China’s Semiconductor Industry Under U.S. Investigation with Heavy Sanctions Expected
Daniel Kim Views
Biden administration announced on Monday it is launching a new investigation into Chinese-made “legacy” general-purpose semiconductors to address concerns over market practices and competition.
General-purpose semiconductors are widely used in the automotive, consumer electronics, and defense systems industries. While not cutting-edge technology, these chips are crucial to many sectors, and the White House is worried that China’s actions in this market are undermining competition and disrupting global supply chains.
In a statement, the White House expressed concern that China uses “non-market policies and practices” to manipulate the semiconductor industry, particularly by flooding the market with low-cost chips. To address these concerns, the U.S. is initiating a “Section 301” investigation to examine China’s government intervention in its semiconductor industry, including its policies and business practices.
The probe will also evaluate the U.S.’s reliance on Chinese-made general-purpose semiconductors used in industries such as telecommunications, aerospace, medical devices, consumer electronics, and power grids.
While the U.S. has already targeted China’s advanced AI semiconductors with export controls, this investigation expands the focus to include general-purpose chips. Although these chips are based on older technology, China has been making strides in mass production, which has allowed it to increase its market share despite being behind industry leaders like TSMC and Samsung Electronics.
If the investigation finds that China’s practices are unfair or discriminatory, the U.S. could impose significant tariffs or restrictions on Chinese-made general-purpose semiconductors.
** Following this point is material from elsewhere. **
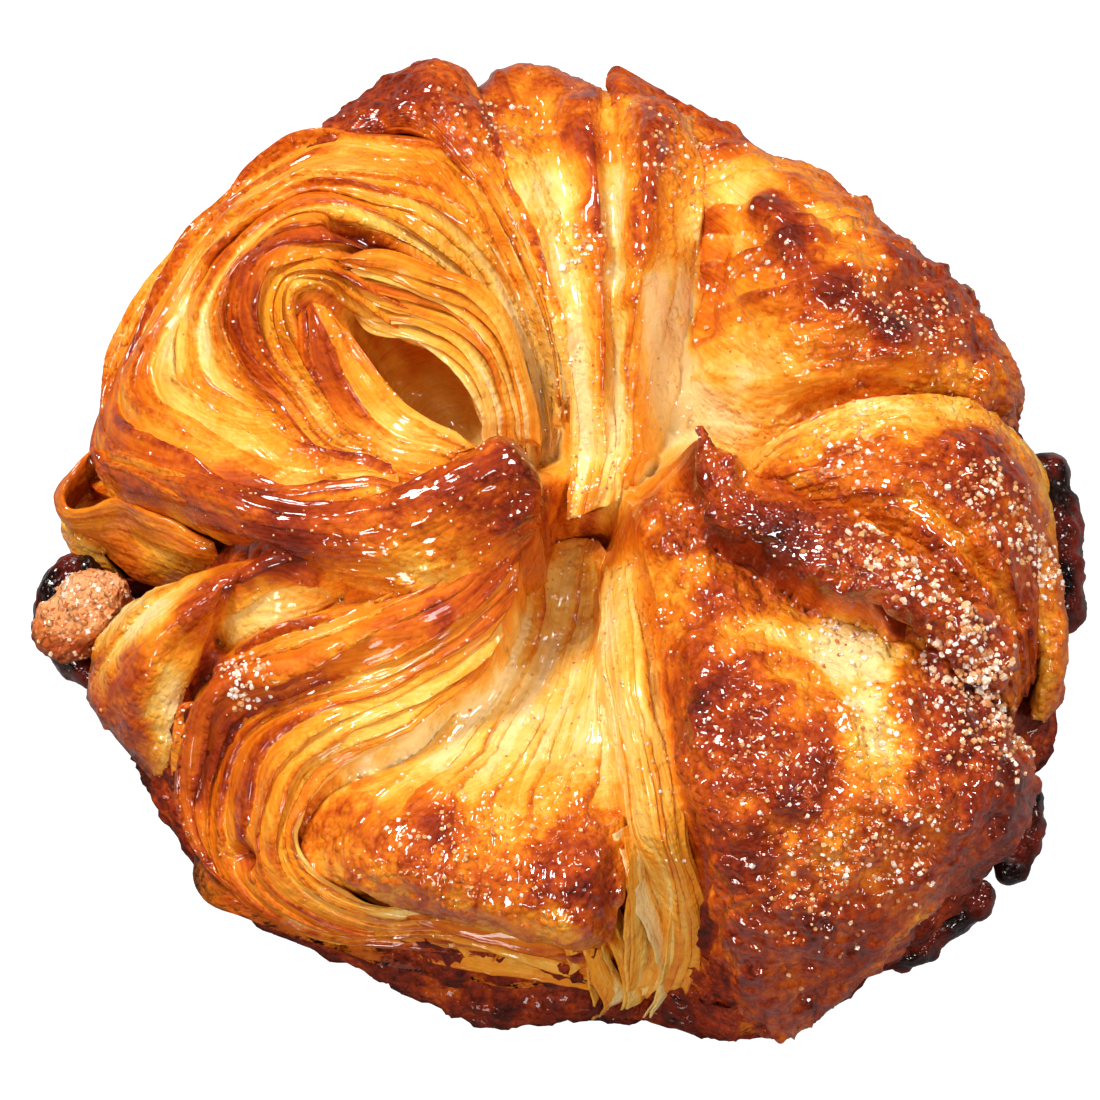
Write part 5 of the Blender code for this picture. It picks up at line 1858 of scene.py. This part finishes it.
@dataclass(frozen=True)
class Studio:
    """Floor, soft lights and the camera, in millimetres and degrees."""

    target: Point = (-0.2, -2.6, 20.0)
    elevation: float = 68.0
    distance: float = 700.0
    view_width: float = 108.8
    sensor: float = 36.0
    world_light: float = 0.13
    sparks: tuple[Point, ...] = (
        (-0.9, -0.3, 0.7), (0.1, 0.9, 0.6), (0.6, -0.6, 0.9),
        (0.0, -0.15, 1.0), (-0.5, -0.9, 0.5), (1.0, -0.5, 0.4),
    )
    light_distance: float = 420.0
    spark_size: float = 42.0
    spark_power: float = 0.16
    mirrored_share: float = 0.75
    floor_size: float = 4.0

    def add_camera(self) -> bpy.types.Object:
        """Adds the camera and makes it the scene's."""
        data = bpy.data.cameras.new("camera")
        camera = bpy.data.objects.new("camera", data)
        bpy.context.scene.collection.objects.link(camera)
        tilt = math.radians(self.elevation)
        back = Vector((0.0, -math.cos(tilt), math.sin(tilt)))
        camera.location = (Vector(self.target) + back * self.distance) * MM
        camera.rotation_euler = back.to_track_quat("Z", "Y").to_euler()
        data.sensor_width = self.sensor
        data.lens = self.sensor * self.distance / self.view_width
        data.clip_start = 0.01
        bpy.context.scene.camera = camera
        return camera

    def add_light(self, name: str, direction: Point, size: float, power: float, tint: Point) -> None:
        """Adds a soft square light that faces the pastry.

        Args:
            name: the light's name.
            direction: from the pastry towards the light, in any length.
            size: the side of the light.
            power: its power in watts.
            tint: its colour.
        """
        data = bpy.data.lights.new(name, "AREA")
        data.shape = "SQUARE"
        data.size = size * MM
        data.energy = power
        data.color = tint
        light = bpy.data.objects.new(name, data)
        bpy.context.scene.collection.objects.link(light)
        away = Vector(direction).normalized()
        light.location = (Vector(self.target) + away * self.light_distance) * MM
        light.rotation_euler = away.to_track_quat("Z", "Y").to_euler()

    def build(self) -> bpy.types.Object:
        """Builds the whole studio and returns its floor."""
        self.add_camera()
        self.add_light("key", (-0.5, 0.45, 1.0), 95.0, 2.0, (1.0, 0.98, 0.95))
        self.add_light("side", (0.9, 0.35, 0.8), 70.0, 0.8, (1.0, 0.99, 0.97))
        self.add_light("front", (-0.1, -0.9, 0.7), 80.0, 0.55, WHITE)
        for number, direction in enumerate(self.sparks):
            self.add_light(f"spark_{number + 1}", direction, self.spark_size, self.spark_power, WHITE)
        world = bpy.data.worlds.new("studio")
        bpy.context.scene.world = world
        world.use_nodes = True
        sky = world.node_tree.nodes["Background"]
        sky.inputs["Color"].default_value = (*WHITE, 1.0)
        sky_nodes = Nodes(world.node_tree)
        mirrored = sky_nodes.add("ShaderNodeLightPath").outputs["Is Glossy Ray"]
        dimmed = sky_nodes.math("MULTIPLY", mirrored, -self.mirrored_share * self.world_light)
        sky_nodes.link(sky_nodes.math("ADD", dimmed, self.world_light), sky.inputs["Strength"])
        bpy.context.scene.view_settings.view_transform = "Standard"
        bpy.ops.object.select_all(action="DESELECT")
        bpy.ops.mesh.primitive_plane_add(size=self.floor_size, location=(0, 0, -0.0002))
        floor = added("floor")
        floor.data.transform(floor.matrix_world)
        floor.location = (0, 0, 0)
        floor.data.materials.append(FloorFinish().build())
        return floor


# --- putting it together ------------------------------------------------------------


def keep(piece: bpy.types.Object, node: str | None = None) -> None:
    """Hands a finished piece to the frame.

    Args:
        piece: the finished piece.
        node: the frame node it stands for, if any.
    """
    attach(piece, "root")
    if node:
        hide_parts(node)
    LOG.info("%s: %d faces", piece.name, len(piece.data.polygons))


def main() -> None:
    """Builds every piece in order."""
    logging.basicConfig(level=logging.INFO, format="%(message)s")
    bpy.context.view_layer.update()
    dough = DoughFinish("glazed_dough").build()
    crumb = DoughFinish("sugared_crumb", coat=0.6, bump=0.0004, beads=1.0, stops=CRUMB_STOPS).build()
    caramel = CaramelFinish().build()
    floor = Studio().build()
    maker = LeafMaker(dough, STAINS, CREASES)
    sheets = [leaf for fan in FANS for leaf in fan.leaves()]
    for leaf in (*LEAVES, *sheets):
        keep(maker.build(leaf), "pastry")
    maker.ground.finish()
    core = Core(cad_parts["pastry"], maker.ground, PITS)
    keep(core.build(dough), "pastry")
    sprinkle = Sprinkle(maker.skins, maker.ground)
    for lump in LUMPS:
        finish = crumb if lump.slot is Slot.CRUMB else caramel
        piece = lump.build(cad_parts[lump.node], finish)
        keep(piece, lump.node)
        if lump.slot is Slot.CRUMB:
            sprinkle.add_piece(piece)
    keep(sprinkle.build(SUGAR, SugarFinish().build()))


if __name__ == "__main__":
    main()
As the Trump administration prepares to take office in 2025, it is expected to continue pressuring China, including imposing higher tariffs on Chinese products. The Biden administration has continued many trade policies started under Trump, raising tariffs on various products, from electric vehicles to semiconductors.
Since January, the U.S. has imposed a 50% tariff on Chinese semiconductors and recently announced plans to apply similar tariffs to solar wafers and polysilicon starting next year. Trump has pledged to increase tariffs on all Chinese-made goods by 60%.
In response, China has hinted at potential retaliation. The Chinese Ministry of Commerce criticized the U.S. for its “double standards,” arguing that while the U.S. subsidizes its own semiconductor industry through the CHIPS Act and holds a dominant share of the global market, it still paints China’s industry as a threat. China also pointed out that it imports more semiconductors from the U.S. than it exports.